What was the "terrorist faction" in Iraq by the way? Saddam Hussein and the Baathist Party?

Joanne (True Blue) said...

What was the "terrorist faction" in Iraq by the way? Those who seek to destroy freedom and democracy.

Joanne (True Blue) said...

"The clash we are witnessing around the world is not a clash of religions, or a clash of civilizations. It is a clash between two opposites, between two eras. It is a clash between a mentality that belongs to the Middle Ages and another mentality that belongs to the 21st century. It is a clash between civilization and backwardness, between the civilized and the primitive, between barbarity and rationality. It is a clash between freedom and oppression, between democracy and dictatorship. It is a clash between human rights, on the one hand, and the violation of these rights, on other hand. It is a clash between those who treat women like beasts, and those who treat them like human beings. What we see today is not a clash of civilizations. Civilizations do not clash, but compete."

-Wafa Sultan

Cherniak_WTF said...

Those who seek to destroy freedom and democracy.

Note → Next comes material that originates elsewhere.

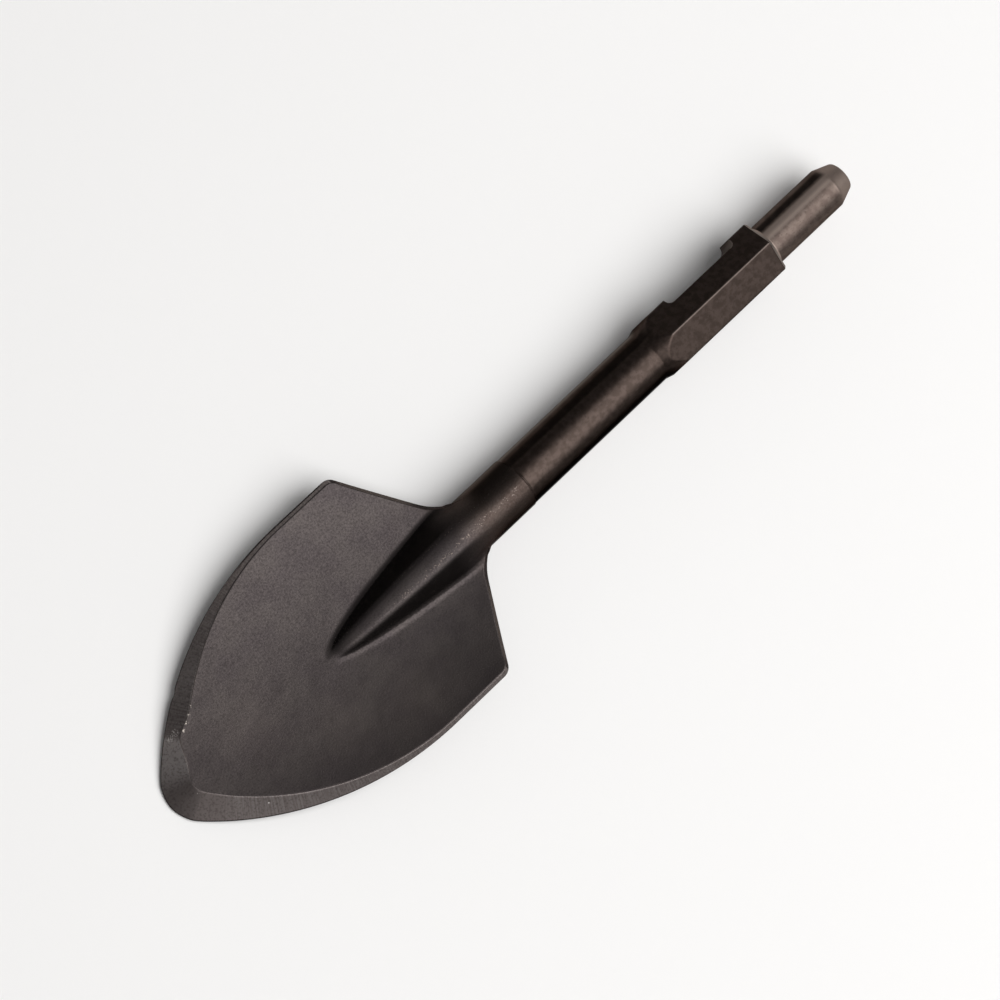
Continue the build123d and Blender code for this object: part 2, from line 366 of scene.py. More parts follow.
def bladeRow(run, side):
    # One row over the edge from the middle of the front to the middle of the back. Gives its points
    # and, for each, how ground it is, how much on the edge and how far in.
    place, foot, line, reach, squareness = rowDirection(run)
    x, y = place
    width, edge, pastShoulder = bandSizes(x, y, side)
    web = smoothStep(tool["neck"], meshSizes["webEnd"] - 3, x)
    inFoot = min(width / squareness, reach * 0.9) * (1 - 0.97 * web)
    onRound = x > footPlaces[-2]     # from here on the rows follow the shank's round

    # the front, from the middle line to the ground band
    crown = tool["forgedRadius"]
    if onRound:
        angles = np.linspace(0, math.radians(meshSizes["webRound"]), 90)
        across = np.concatenate((crown * np.sin(angles), np.linspace(crown, crown + 6, 40)[1:]))
        across = across[across < reach - inFoot]
        across = np.concatenate((across, np.linspace(across[-1], reach - inFoot, 60)[1:]))
    else:
        across = np.linspace(0, reach - inFoot, 160)
    inner = foot[None, :] - line[None, :] * across[:, None]
    front = np.column_stack((inner, frontSurface(inner[:, 0], inner[:, 1])))

    # the band, the land and the back edge, as a section in (distance in from the edge, height)
    start = np.array([inFoot, front[-1, 2]])
    top = np.array([0.0, min(edge, front[-1, 2] - 0.02) if web < 0.5 else front[-1, 2] - 0.02])
    bottom = np.array([0.0, ridgeSurface(x, y, -1)])
    inBottom = np.array([6.0, backHeight(x, max(y - 6, 0))])
    topArc = roundEdge(top, start, bottom, tool["edgeRounding"] + tool["shoulderRound"] * pastShoulder, 6)
    bottomArc = roundEdge(bottom, top, inBottom, tool["backRounding"], 6)
    wall = np.vstack((topArc, np.linspace(topArc[-1], bottomArc[0], 40)[1:-1], bottomArc))

    def inSpace(section):
        return np.column_stack((place[None, :] + line[None, :] * section[:, :1], section[:, 1]))

    # the back
    under = np.linspace(bottomArc[-1, 0], reach, 260)
    if onRound:
        sides = reach - crown * np.sin(np.linspace(math.radians(meshSizes["webRound"]), 0, 90))
        under = np.unique(np.concatenate((under, sides[sides > bottomArc[-1, 0]])))
    flat = place[None, :] + line[None, :] * under[:, None]
    back = np.column_stack((flat, ridgeSurface(flat[:, 0], flat[:, 1], -1)))
    back[0] = inSpace(bottomArc)[-1]

    band = inSpace(np.vstack((start, topArc[0])))
    steps = topPositions(front, across, max(lengthOf(band), 1e-6), x)
    points = np.vstack((
        along(np.vstack((front, band[1:])), steps),
        along(roundSides(inSpace(wall), x), spread(1.0, meshSizes["wall"], 0.04, 0.04))[1:],
        along(back, np.linspace(0, 1, meshSizes["back"] + 1))[1:]))
    ground = ((columns >= meshSizes["top"]) & (columns <= topEnd)) * (1 - pastShoulder)
    onEdge = ((columns >= topEnd) & (columns <= topEnd + meshSizes["wall"])) * (
        1 - smoothStep(tool["neck"], tool["neck"] + 10, x))
    return points, ground, onEdge, np.hypot(points[:, 0] - x, points[:, 1] - y)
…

Nice soudbyte - easy to understand but utterly meaningless don't you think?

vicki said...

Re Dyer's comment "at least 20 times as many Muslims have died"
How much of that figure has been augmented by suicide bombers killing nationals in their own neighborhood?

Joanne (True Blue) said...

Excellent point, Vicki!

Red Tory said...

Joanne -- Those who seek to destroy freedom and democracy.

LOL. What a thoroughly disingenous answer.

I'll ask again, who were these mysterious "terrorist factions" in Iraq prior to the invasion?

I hear these "factions" actually do exist in Indonesia. Or Sri Lanka, for that matter. Should the U.S. start bombing the crap out of them? You know, not attacking a sovereign nation, but just the "factions". Oh, there might be a little collateral damage here and there, but nobody ever said the price of freedom is cheap.

Joanne (True Blue) said...

What's your point, Red?

Red Tory said...

If I have to re-cap, then obviously you don't care.